The only difference is that if you start to feel uncomfortable on your short walks, you can rest easier knowing that you are in the city with other people to help you should things get too painful.
Once you are more comfortable, try walking around for much longer. Try walking around your neighborhood several times on end. If you can, try walking in places not on the plain ground since this more accurately simulates your feet’ movement patterns when hiking.
Listen to Your Feet
If your feet still hurt after doing the above, you might have to buy a different pair of boots, or you might even want to consult a feet specialist.
So, How Long Does it Take to Break In Hiking Boots?
Just like everything is never the same, not all hiking boots are created equal. This means, if you want to find out how to break in new hiking boots, the answer is that it will depend. Several factors dictate the amount of time it takes to break in hiking boots.
For example, ‘lighter’ boots made of soft synthetic materials will feel comfortable immediately.
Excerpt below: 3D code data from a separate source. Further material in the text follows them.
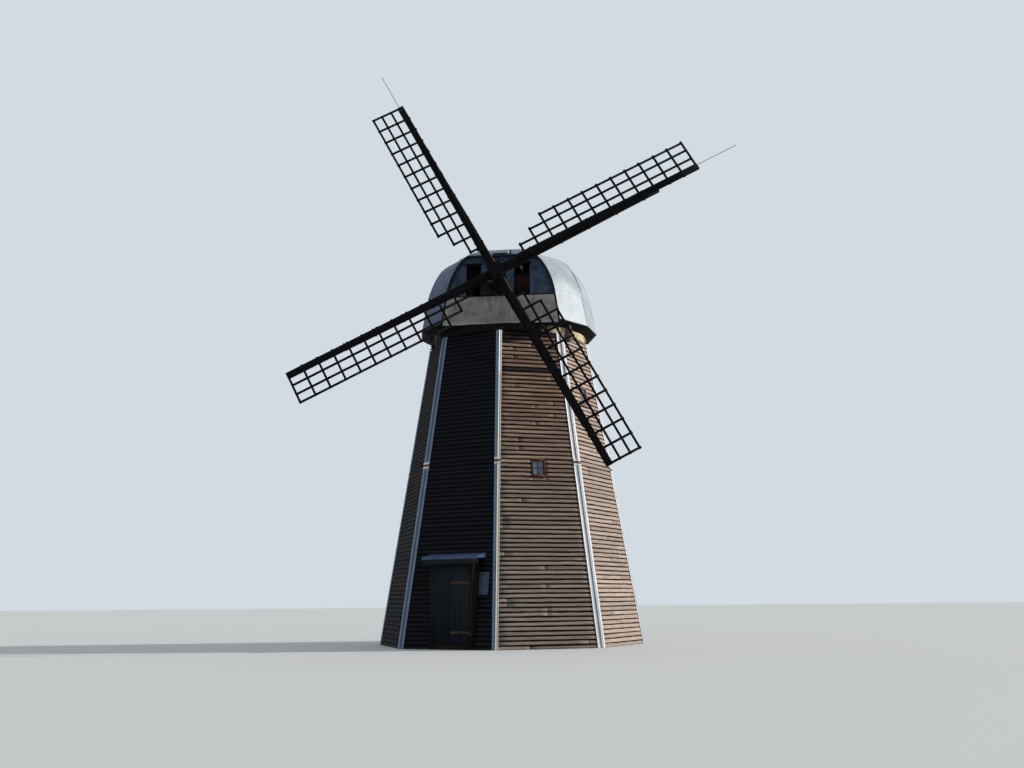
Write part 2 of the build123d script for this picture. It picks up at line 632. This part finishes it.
def make_stocks():
    for number, name in ((0, "front_stock"), (1, "rear_stock")):
        root, tip = STOCK_ROOT / 2, STOCK_TIP / 2
        with BuildPart() as stock:
            with BuildSketch(sail_plane(number)):
                with BuildLine():
                    Polyline((-STOCK_REACH, -tip), (-STOCK_STRAIGHT, -root), (STOCK_STRAIGHT, -root),
                             (STOCK_REACH, -tip), (STOCK_REACH, tip), (STOCK_STRAIGHT, root),
                             (-STOCK_STRAIGHT, root), (-STOCK_REACH, tip), close=True)
                make_face()
            extrude(amount=STOCK_DEPTH / 2, both=True)
        save(stock.part, name)


first_bar = SAIL_REACH - BAR_WIDTH / 2


def bar_count(inner):
    """How many pitches fit between the outermost bar and a lath's inner end."""
    return int((first_bar - inner) / BAR_PITCH)


def make_sails():
    names = ("sail_upper_right", "sail_upper_left", "sail_lower_left", "sail_lower_right")
    face = STOCK_DEPTH / 2
    for number, name in enumerate(names):
        with BuildPart() as sail:
            with BuildSketch(sail_plane(number, face)):
                with Locations((SAIL_ROOT, 0)):
                    Rectangle(SAIL_REACH - SAIL_ROOT, WHIP_WIDTH, align=(Align.MIN, Align.MIN))
            extrude(amount=WHIP_DEPTH)
            with BuildSketch(sail_plane(number, face + WHIP_DEPTH / 2, WEATHER)):
                for count in range(bar_count(LATHS[0][1]) + 1):
                    reached = [across for across, inner in LATHS if bar_count(inner) >= count]
                    length = max(reached) + BAR_WIDTH / 2 + BAR_STUB
                    with Locations((first_bar - count * BAR_PITCH, -BAR_STUB)):
                        Rectangle(BAR_WIDTH, length + BAR_STUB, align=(Align.CENTER, Align.MIN))
                for across, inner in LATHS:
                    inner_end = first_bar - bar_count(inner) * BAR_PITCH - BAR_WIDTH / 2
                    with Locations((inner_end, across)):
                        Rectangle(SAIL_REACH - inner_end, BAR_WIDTH, align=(Align.MIN, Align.CENTER))
            extrude(amount=BAR_DEPTH / 2, both=True)
        save(sail.part, name)
    with BuildPart() as rods:
        for number in (0, 1):
            front = sail_plane(number, face + WHIP_DEPTH + ROD_RADIUS + CLEARANCE)
            start = front.from_local_coords((SAIL_REACH - ROD_LAP, WHIP_WIDTH / 2, 0))
            with BuildSketch(Plane(origin=start, x_dir=front.z_dir, z_dir=front.x_dir)):
                Circle(ROD_RADIUS)
            extrude(amount=ROD_LAP + ROD_LENGTH)
    save(rods.part, "tip_rods")


make_walls()
make_floors()
make_corner_flashings()
make_windows()
make_doorway()
make_cap_base()
make_gores()
make_cap_front()
make_bearings()
make_windshaft()
make_stocks()
make_sails()
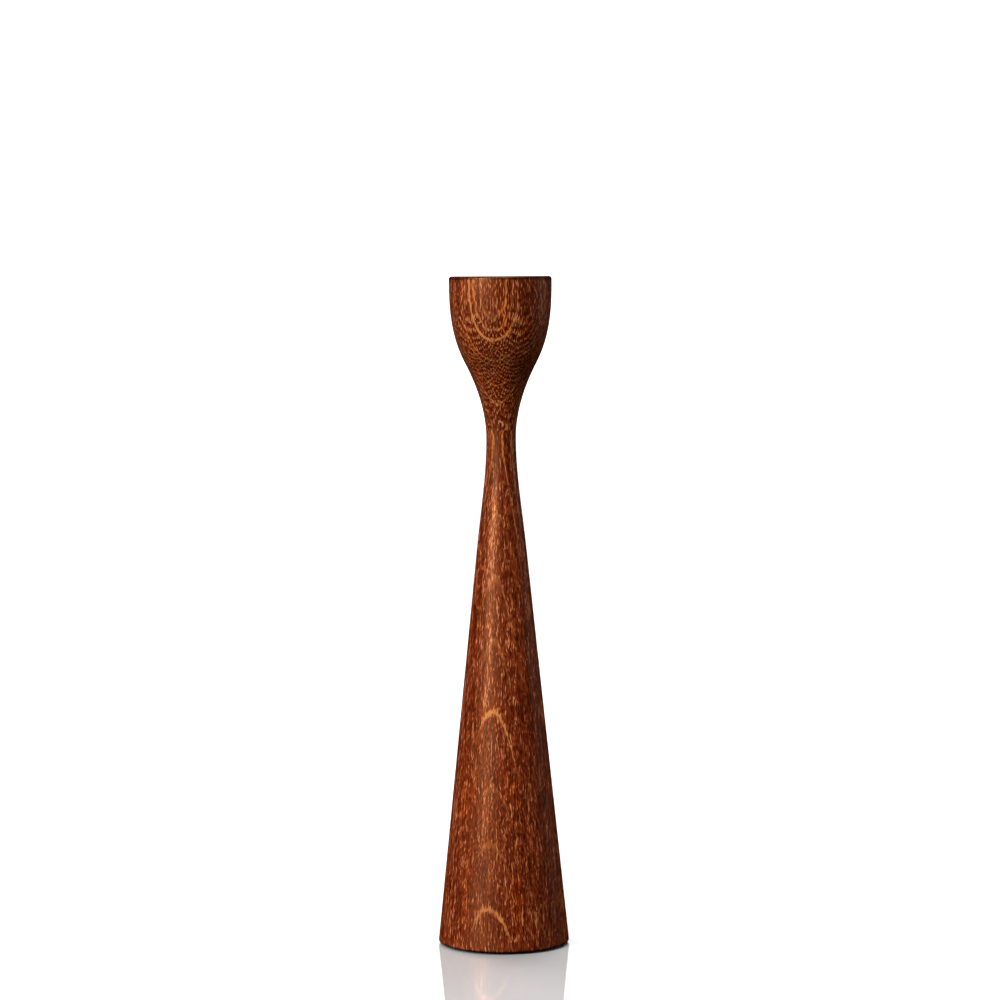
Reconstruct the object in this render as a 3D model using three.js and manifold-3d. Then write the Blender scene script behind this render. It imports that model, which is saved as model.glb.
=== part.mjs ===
// A turned oak candlestick: a long slender cone that narrows to a neck and flares into a cup.
//
// The cup is turned apart from the stem and held on it by a dowel. A loose brass insert lies in
// the cup: a shallow tray for a tealight, with a socket for a dinner candle in its middle. A steel
// disc is screwed into the hollow of the foot, and a felt pad is glued over it.
//
// Millimetres, +Z up. The origin is on the table, under the middle of the foot.

import * as THREE from "three";
import { mergeVertices } from "three/addons/utils/BufferGeometryUtils.js";
import Module from "manifold-3d";

const wasm = await Module();
wasm.setup();

// ---- Driving dimensions ----

// The turned outside.
const HEIGHT = 320;
const FOOT_DIAMETER = 63; // of the bare cone at the table, before its edge is rounded
const NECK_DIAMETER = 14.2;
const CUP_DIAMETER = 49;
const CONE_HEIGHT = 192; // the cone's side is straight up to here
const CONE_TOP_DIAMETER = 23.3;
const NECK_HEIGHT = 242.5; // the narrowest place
const FLARE_HEIGHT = 278.7; // the cup's outline turns from hollow to full here
const FLARE_DIAMETER = 34;
const FLARE_SLOPE = 0.52; // growth of the radius with height
const FULL_HEIGHT = 318; // the cup reaches its full width here
const PARTING_HEIGHT = 247; // the cup stands on the stem here

// Rounded edges.
const FOOT_ROUND = 1;
const RIM_ROUND = 1.4;
const INNER_RIM_ROUND = 0.6;

// The candles that it takes.
const TAPER_DIAMETER = 22;
const TEALIGHT_DIAMETER = 38;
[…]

Natural leather will take more time to break in, but as mentioned before, it will form much better on your feet.
There is no exact answer to the question, “How many miles should I walk to break in hiking boots?” The answer is always, “It depends.”
But if you want at least an estimate, give yourself one to four weeks to warm up both your feet and your new hiking shoes. Slow and steady wins the race, as the kid’s tale says.
A Word of Caution
We genuinely believe that the best way to break in our hiking boots is to walk with them. There is other stuff you might have read on the internet, such as freezing and blow-drying them. We do not recommend that you do these. These will mess with the materials used for your hiking boots and could potentially shorten the lifespan of your new hiking boots.